> **Direction**: Print all of the data exactly as written.

● ● ● ● ●

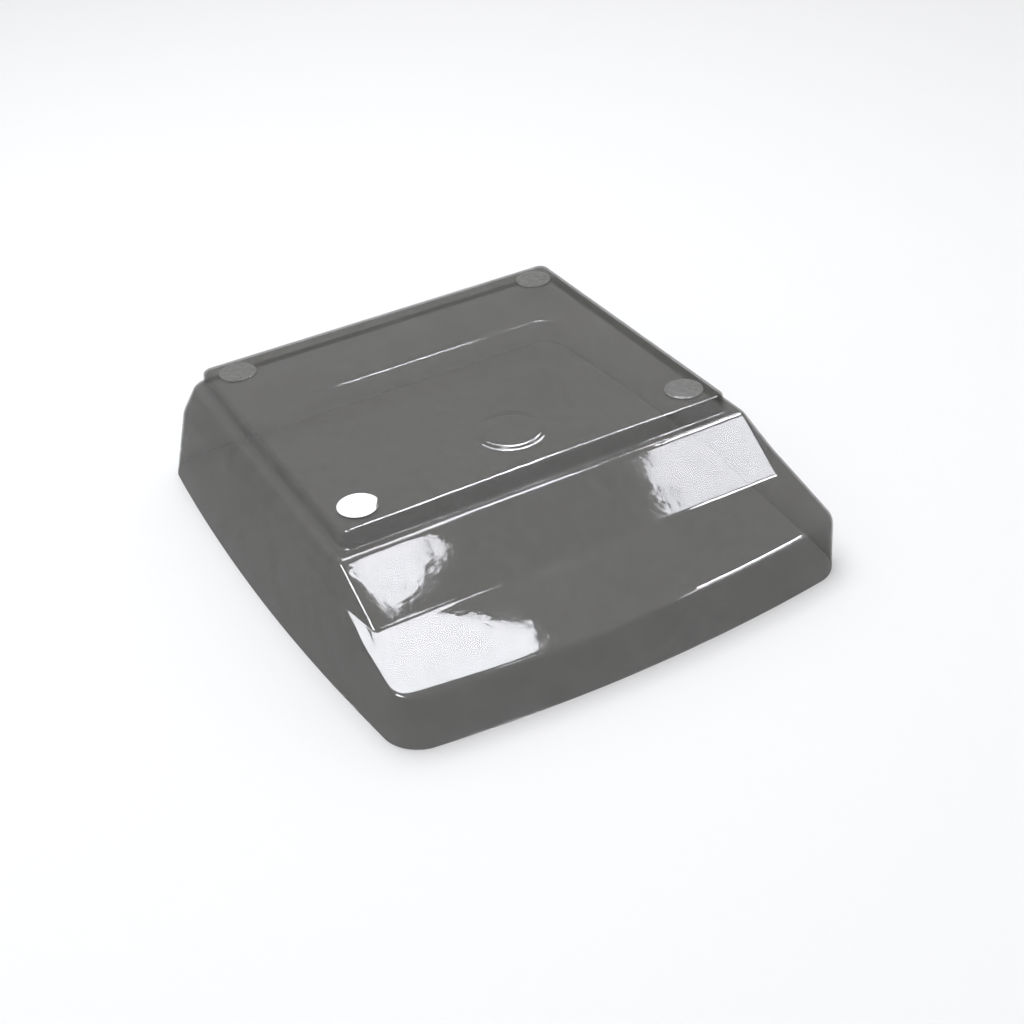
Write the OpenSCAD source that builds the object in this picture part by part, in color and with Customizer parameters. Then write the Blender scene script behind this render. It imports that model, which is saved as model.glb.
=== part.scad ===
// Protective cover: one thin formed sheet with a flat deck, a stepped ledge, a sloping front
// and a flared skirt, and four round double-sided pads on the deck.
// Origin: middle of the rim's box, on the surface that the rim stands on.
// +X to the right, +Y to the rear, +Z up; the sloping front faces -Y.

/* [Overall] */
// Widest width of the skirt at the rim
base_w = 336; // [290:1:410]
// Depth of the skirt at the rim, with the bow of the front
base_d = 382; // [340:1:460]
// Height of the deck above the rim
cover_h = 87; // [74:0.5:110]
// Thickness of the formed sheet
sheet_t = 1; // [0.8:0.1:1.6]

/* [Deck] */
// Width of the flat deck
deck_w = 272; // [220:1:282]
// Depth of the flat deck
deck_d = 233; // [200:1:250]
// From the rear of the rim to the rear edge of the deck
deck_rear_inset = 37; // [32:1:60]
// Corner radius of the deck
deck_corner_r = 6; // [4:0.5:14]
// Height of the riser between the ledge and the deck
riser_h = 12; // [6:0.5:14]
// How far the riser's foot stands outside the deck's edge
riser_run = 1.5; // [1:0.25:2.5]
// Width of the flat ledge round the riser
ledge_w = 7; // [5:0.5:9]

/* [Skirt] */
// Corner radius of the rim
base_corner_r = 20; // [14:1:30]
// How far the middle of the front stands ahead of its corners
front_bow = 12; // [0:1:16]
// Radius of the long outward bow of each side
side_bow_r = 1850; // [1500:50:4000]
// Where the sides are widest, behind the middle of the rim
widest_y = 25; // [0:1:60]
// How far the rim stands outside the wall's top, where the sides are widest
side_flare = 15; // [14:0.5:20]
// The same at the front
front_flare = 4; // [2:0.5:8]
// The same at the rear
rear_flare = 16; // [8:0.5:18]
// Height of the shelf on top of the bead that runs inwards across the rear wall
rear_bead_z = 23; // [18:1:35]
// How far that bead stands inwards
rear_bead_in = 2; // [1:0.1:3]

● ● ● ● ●

> **Solution**:
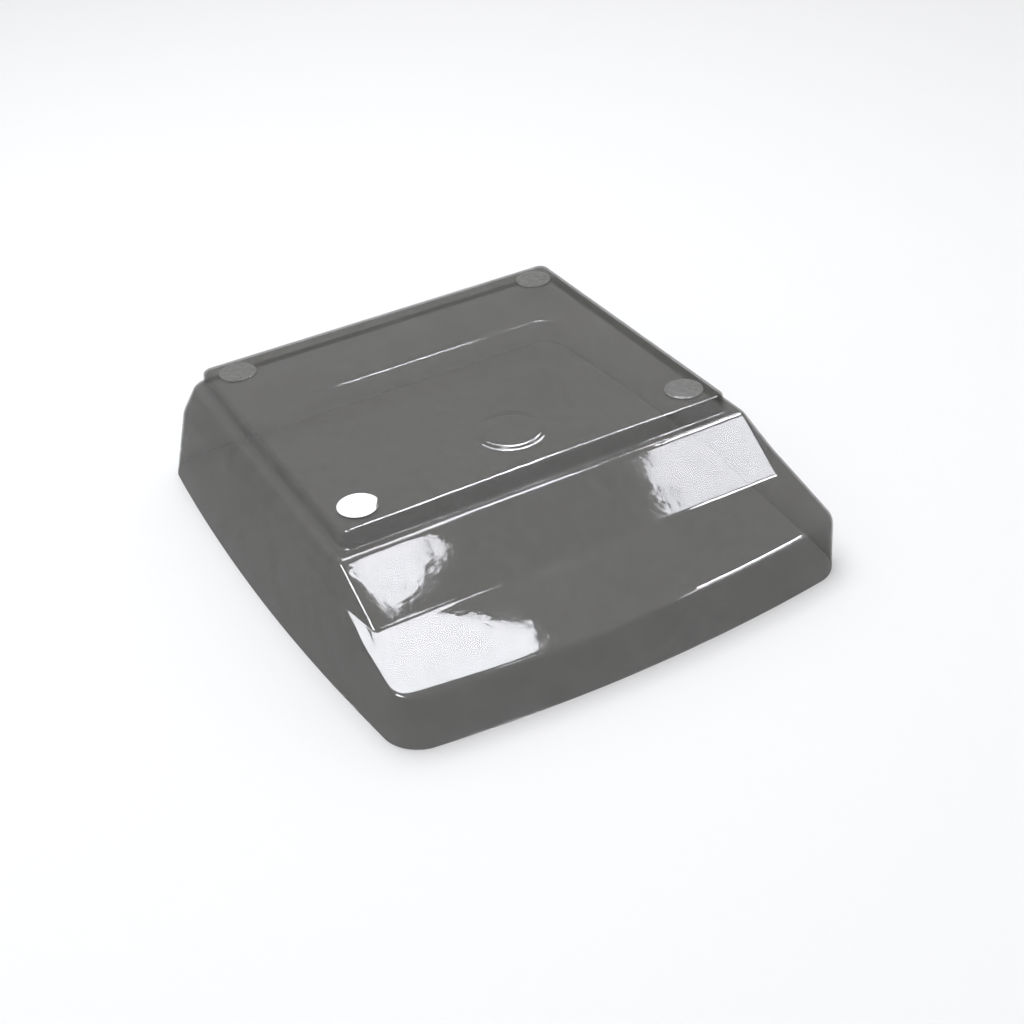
Write the OpenSCAD source that builds the object in this picture part by part, in color and with Customizer parameters. Then write the Blender scene script behind this render. It imports that model, which is saved as model.glb.
=== part.scad ===
// Protective cover: one thin formed sheet with a flat deck, a stepped ledge, a sloping front
// and a flared skirt, and four round double-sided pads on the deck.
// Origin: middle of the rim's box, on the surface that the rim stands on.
// +X to the right, +Y to the rear, +Z up; the sloping front faces -Y.

/* [Overall] */
// Widest width of the skirt at the rim
base_w = 336; // [290:1:410]
// Depth of the skirt at the rim, with the bow of the front
base_d = 382; // [340:1:460]
// Height of the deck above the rim
cover_h = 87; // [74:0.5:110]
// Thickness of the formed sheet
sheet_t = 1; // [0.8:0.1:1.6]

/* [Deck] */
// Width of the flat deck
deck_w = 272; // [220:1:282]
// Depth of the flat deck
deck_d = 233; // [200:1:250]
// From the rear of the rim to the rear edge of the deck
deck_rear_inset = 37; // [32:1:60]
// Corner radius of the deck
deck_corner_r = 6; // [4:0.5:14]
// Height of the riser between the ledge and the deck
riser_h = 12; // [6:0.5:14]
// How far the riser's foot stands outside the deck's edge
riser_run = 1.5; // [1:0.25:2.5]
// Width of the flat ledge round the riser
ledge_w = 7; // [5:0.5:9]

/* [Skirt] */
// Corner radius of the rim
base_corner_r = 20; // [14:1:30]
// How far the middle of the front stands ahead of its corners
front_bow = 12; // [0:1:16]
// Radius of the long outward bow of each side
side_bow_r = 1850; // [1500:50:4000]
// Where the sides are widest, behind the middle of the rim
widest_y = 25; // [0:1:60]
// How far the rim stands outside the wall's top, where the sides are widest
side_flare = 15; // [14:0.5:20]
// The same at the front
front_flare = 4; // [2:0.5:8]
// The same at the rear
rear_flare = 16; // [8:0.5:18]
// Height of the shelf on top of the bead that runs inwards across the rear wall
rear_bead_z = 23; // [18:1:35]
// How far that bead stands inwards
rear_bead_in = 2; // [1:0.1:3]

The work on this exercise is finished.